As this delay is increased, the triac is forced to conduct for proportionately shorter durations across the phase angles producing a proportionate amount of reduction over the speed or the brightness of the connected fan or the light respectively.

The zero crossing operation is simply enforced by using an ordinary opto coupler, as can be witnessed in the given diagram.

The bridge D1---D4 transforms the alternating phase angle into equivalent 100 Hz positive pulses.

The LEd and the transistor inside the opto coupler responds to these positive 100Hz pulses and stays switched ON only for so long as the pulses are 0.8V above the zero mark and switches OFF instantly as the pulses reach the zero crossing point.

While the opto transistor is in the conducting phase, the IC pin12 is held at ground level allowing a delay or a predetermined negativestarting pulse for the triac gate.

However at the zero crossing levels the opto switches OFF, resetting the pin12 of the IC such that the IC pin3 restarts a fresh or a new delay for the triac to respond for that particular phase angle.

PWM Phase Control

The length or the pulse width of this delay pulse can be varied by suitably adjusting VR1 which also becomes the speed control knob for the discussed PWM controlled fan regulator circuit.

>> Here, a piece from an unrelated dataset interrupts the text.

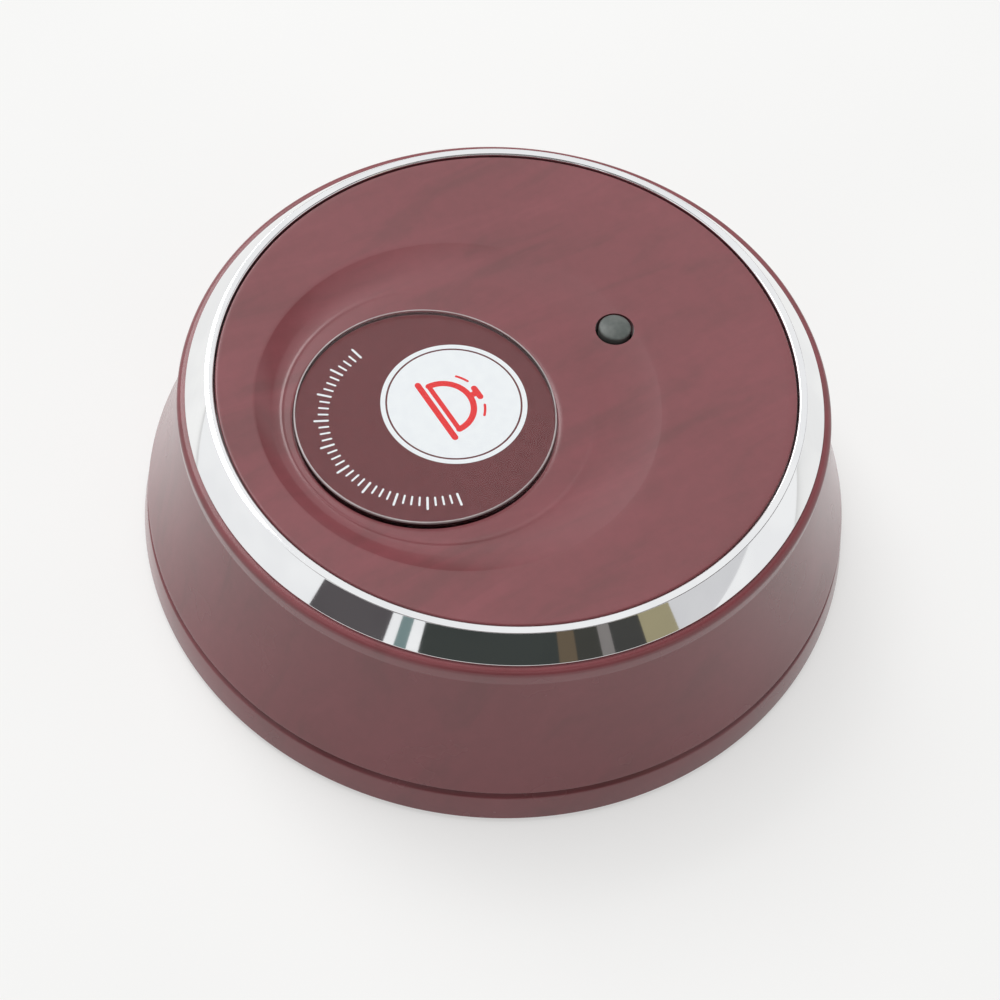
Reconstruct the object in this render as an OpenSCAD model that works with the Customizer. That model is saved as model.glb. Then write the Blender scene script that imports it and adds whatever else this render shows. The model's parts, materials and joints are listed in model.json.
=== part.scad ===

VR1 and C2 must be selected such that the maximum delay produced by these should not exceed the 1/100 = 0.01 second timing in order to ensure a linearly incrementing 0 to full calibration over the given control knob.

The above could be implemented by some trial error or by using the standard formula for IC 4060.

For the above you may also experiment the other outputs of the IC.

Circuit Diagram

Parts List

R1, R5 = 1M
R2, R3, R4 R6 = 10K
VR1, C2 = SEE TEXT
OPTO = 4N35 OR ANY STANDARD
C1 = 0.22uF/400v
C3 = 100uF/25V
D1---D5 = 1N4007
Z1 = 12V
IC1 = 4060
TRIAC = BT136

Waveform Simulation

The delay waveform image below shows how the phase for the fan may be delayed at every zero crossing, for the various settings of VR1 and C2.

Smart PWM Fan Regulator Using IC 555

Almost all light/fan regulator circuits make use of a silicon-controlled rectifier (triac or SCR).

These devices are switched with a predetermined phase angle which subsequently stays in the conduction mode until the following zero crossing of the mains AC cycle.

This process looks easy, however simultaneously it presents difficulties while controlling smaller loads or which are inductive in nature causing hysteresis and flickering.

The reason of these issues depend on the truth that due to smaller load wattage the current delivered to the devices is inadequate to sustain their conduction.

Therefore a region of the control characteristic is not thoroughly implemented. The outcome further deteriorates for the loads that are inductive.

How the Circuit Works

The proposed AC 220V PWM regulator circuit using IC 555 gives you a simple solution by supplying the triac with a constant gate current, to ensure that loads as nominal as 1 watt is also controlled smoothly.

To have the circuit as compact and straightforward as it can be, we utilize the popular timer IC 555.

The output of the IC 555, which can be typically triggered high, is activated low through a negative potential input.

This negative supply is made available from the stage comprising C1-R3, rectifier D1 -D2, along with stabilizer section D3-C2. BJTs T1 to T3 deliver a initializing pulse on the trigger input pin#2 of the 555 for each of the zero crossings of the mains AC input.

During a PWM period, as decided by the adjustment of P1 and P2, the output of the IC 555 is usually high, and we, therefore, have practically zero voltage difference across pins 3 and pin 8, i.e. the triac remains switched off.

As soon as the set interval is elapsed, pin 3 becomes low and the triac is activated.

For the rest of the half AC cycle, a gate current keeps running, which allows the the triac to continue to conduct.

The lowest point where, let's say, a light bulb need not just illuminate, is determined by carefully adjusting the pot P1. Filter R7 C5 L1 supplies the necessary decoupling for the triac.

As a final point, remember that the absolute maximum power that could be governed by this IC 555 based smart regulator switch should not exceed 600 watts.